Almost 300 delivery workers have lost a week's pay, or more, in the ongoing NYPD crackdown on e-bike riders since the state legislature overwhelmingly approved a bill that legalized e-bikes in New York State — a measure that has not become law because Gov. Cuomo won't sign it for some reason.
With Mayor de Blasio unwilling to rein in the NYPD, advocates are calling on the governor to put a stop to the ongoing harassment with his pen.
"The impact the current enforcement regime has on food delivery workers, with their bikes being confiscated and riders being ticketed, is far out of proportion from the supposed harm or risk they cause on the streets," said Marco Conner, the co-deputy director at Transportation Alternatives.
The NYPD did not respond to multiple requests for comment on how many e-bikes had been seized since the bill to legalize e-bikes was passed on June 21. But the city's open data portal shows that 286 illegal e-bike summonses have been handed out between June 22 and Nov. 7, a rate of just over two summonses per day. That's a slight decrease from 2.7 summonses issued per day between Jan. 1 and June 21 — but it's still more than the zero summonses that would be handed out of the bikes were actually legalized as the state legislature intended.
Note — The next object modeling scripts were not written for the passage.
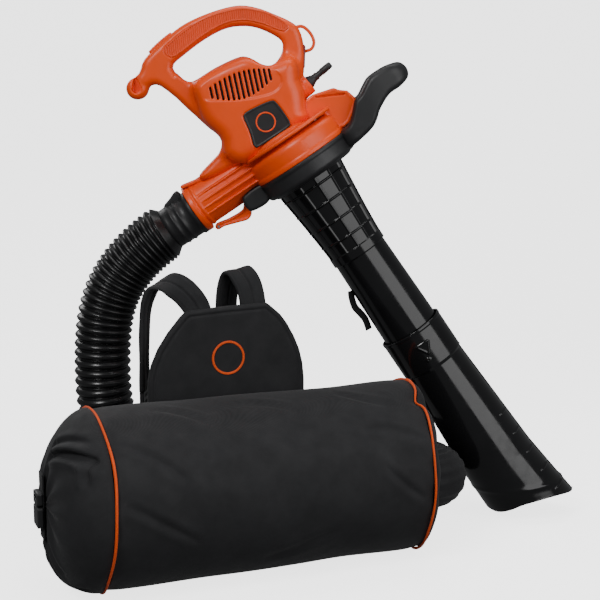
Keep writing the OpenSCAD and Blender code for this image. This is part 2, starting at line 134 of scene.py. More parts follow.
def add_studio():
    """A key light, a large box whose reflection runs down the tube, and two fills."""
    beside_tube = TUBE_MIDDLE + 2.2 * Vector((0.58, -0.72, 0.39))
    add_light("key_light", (-1.5, -2.4, 2.7), MIDDLE, (1.1, 1.1), 62)
    add_light("soft_box", beside_tube, TUBE_MIDDLE, (2.0, 1.7), 26, up)
    add_light("top_light", (0.1, 0.5, 3.0), MIDDLE, (2.2, 1.4), 26)
    add_light("back_light", (-1.8, 2.0, 1.8), MIDDLE, (1.2, 1.2), 16)
    world = bpy.data.worlds.new("studio")
    bpy.context.scene.world = world
    world.use_nodes = True
    world.node_tree.nodes["Background"].inputs["Color"].default_value = (0.93, 0.95, 0.97, 1)
    world.node_tree.nodes["Background"].inputs["Strength"].default_value = 0.17
    add_backdrop()


# ---- Materials -----------------------------------------------------------------------------

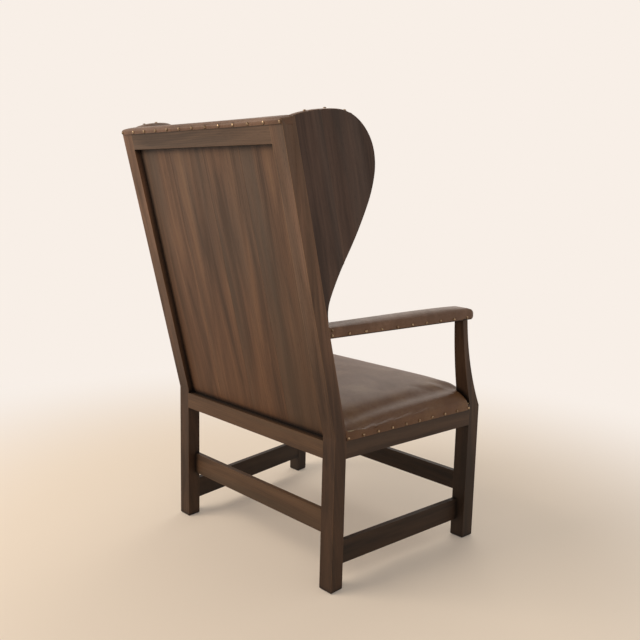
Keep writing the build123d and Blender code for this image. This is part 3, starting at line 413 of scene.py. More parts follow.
@dataclass(frozen=True)
class StainedOak:
    """Oak, sawn and planed, stained brown and waxed.

    The eye sees long soft streaks of stain, fine dark pores along the grain, and a satin shine
    that breaks up along the fibres. The arrises are painted paler, partly as rubbed wear and partly
    as a painted highlight; painted shade darkens the corners and the wood towards the floor.
    """

    name: str
    pale: str
    middle: str
    dark: str
    cool: str
    # paler colour of the arrises: rubbed wear, and a painted highlight where a rounded edge would
    # catch light
    worn_and_lit: str
    # painted shade towards the floor: its tint, and the heights where it starts and where it is
    # full
    low: str = "ffffff"
    shade_from: float = 0.60
    low_to: float = 0.33
    # strength of the painted shade in the corners between boards
    corner: float = 0.9
    # how strongly the arrises are painted paler, for wear and for a painted highlight
    wear_and_highlight: float = 0.55
    roughness: float = 0.56
    board_width: float = 0.0

    def material(self, label: str, turn: Triple, shift: float) -> Material:
        """Makes the finish for one board.

        Args:
            label: the board's name.
            turn: the angles that turn its grain to Z.
            shift: moves the pattern, so that no two boards are alike.

        Returns:
            The material.
        """
        material, add = new_material(f"{self.name}_{label}")
        place = add("TexCoord", output="Object")
        turned = add("Mapping", (place, (0.37 * shift, 0.71 * shift, 1.3 * shift), turn))
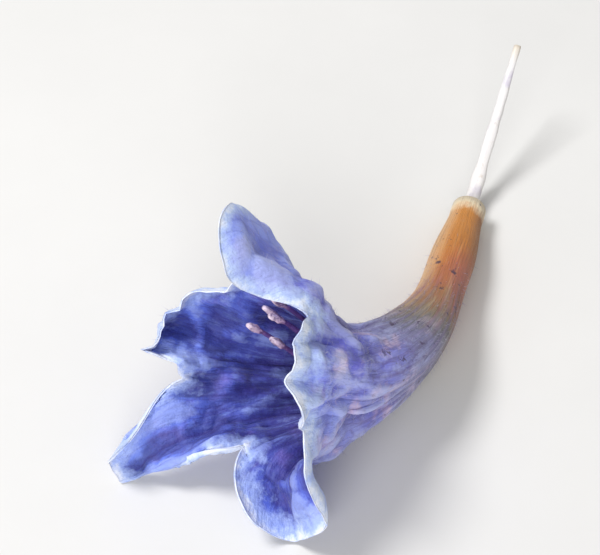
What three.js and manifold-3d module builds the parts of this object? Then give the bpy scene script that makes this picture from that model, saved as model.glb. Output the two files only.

There's a bit of technical information necessary to understand what's going on. The legislature has indeed passed the bill, but it has not "delivered" it to Cuomo because delivering the bill means that Cuomo must sign it within 10 days or it is effectively vetoed. As a result, the legislature is reluctant to deliver bills that might be vetoed — and Cuomo has not requested the bill from the legislature, either, which suggests he isn't ready to sign it.
If the e-bike bill isn't signed by Dec. 31, it would have to be re-passed in the next legislative session. The bill passed by veto-proof majorities of 56-6 in the State Senate and 137-4 in the Assembly, but Cuomo hesitated on endorsing it at the end of this year's legislative session, and his hesitation is affecting the lives of every day New Yorkers just trying to do their jobs.
"Delivery workers are still being impacted by this on a daily basis," Helen Ho, the co-founder of the Biking Public Project, said. "And the longer this bill doesn't get signed, the more harmful it will be to New York's most vulnerable citizens."
Cuomo told reporters that he had some safety concerns about the bill. At one point, citing unnamed "safety advocates," Cuomo suggested he might want to add a helmet requirement to the bill. Since then, his office has gone dark beyond stating that the bill remains "under review," which has meant delivery riders continue to operate outside the law when they bring you your lunch.
One possibility is that the governor is just busy. The last legislative sessions was hugely successful, and there remain many bills that have not been signed.
"There are around 350 or 375 bills that have had no movement, and this just happen to be in that larger pile of bills," an Albany source told Streetsblog.
As for the helmet idea the governor brought up in June, the source said that on the one hand, people have "tried to highlight for the governor how advocates have pushed back against [Mayor de Blasio] even with scarce talk of helmet laws, but ultimately it was "not something we're hearing that's specifically a sticking point."
Speaking of the mayor, advocates still see the mess on the streets as one that de Blasio made and could put a stop to whenever he wanted to, simply by ordering the NYPD to alter its priorities towards vehicles that cause virtually every death and injury on New York City streets.
"The mayor shouldn't escape accountability here," Conner said, "because all of this has occurred due to his call for increased enforcement and his continuation of it. He could have the NYPD stop it right now."
Activists couldn't help but see an irony in de Blasio's continued crackdown on delivery workers in what he calls "America's most progressive big city." First, these workers tend to be the lowest paid. Plus, the mayor has created a loophole for pedal-assist electric bikes, largely to enable Citi Bike to offer its well-heeled members the convenience of a speedier ride that de Blasio is denying workers.
"As Citi Bike #ebikes return for its mostly privileged ridership, [the] NYPD continues to harass immigrant delivery bike workers," said Do Lee of the Biking Public Project. "[Gov. Cuomo]: stop enabling de Blasio's racist war on immigrant delivery workers by immediately signing ebike legislation to #DeliverJustice!"
It's the same point that State Senator Tim Kennedy, the chairman of the Transportation Committee, made when he told Streetsblog "anyone who isn’t sympathetic to that cause wasn’t paying much attention to their struggles" after hearing the tales of delivery workers who had their bikes confiscated by the NYPD.
If anything, Conner said, it's an opportunity for Cuomo to use his operatic feud with de Blasio to do some good.
"The governor has an opportunity here to address the wrongs committed by Mayor de Blasio," Conner said.
We have reached out to City Hall for a comment, and will update this story if we hear back.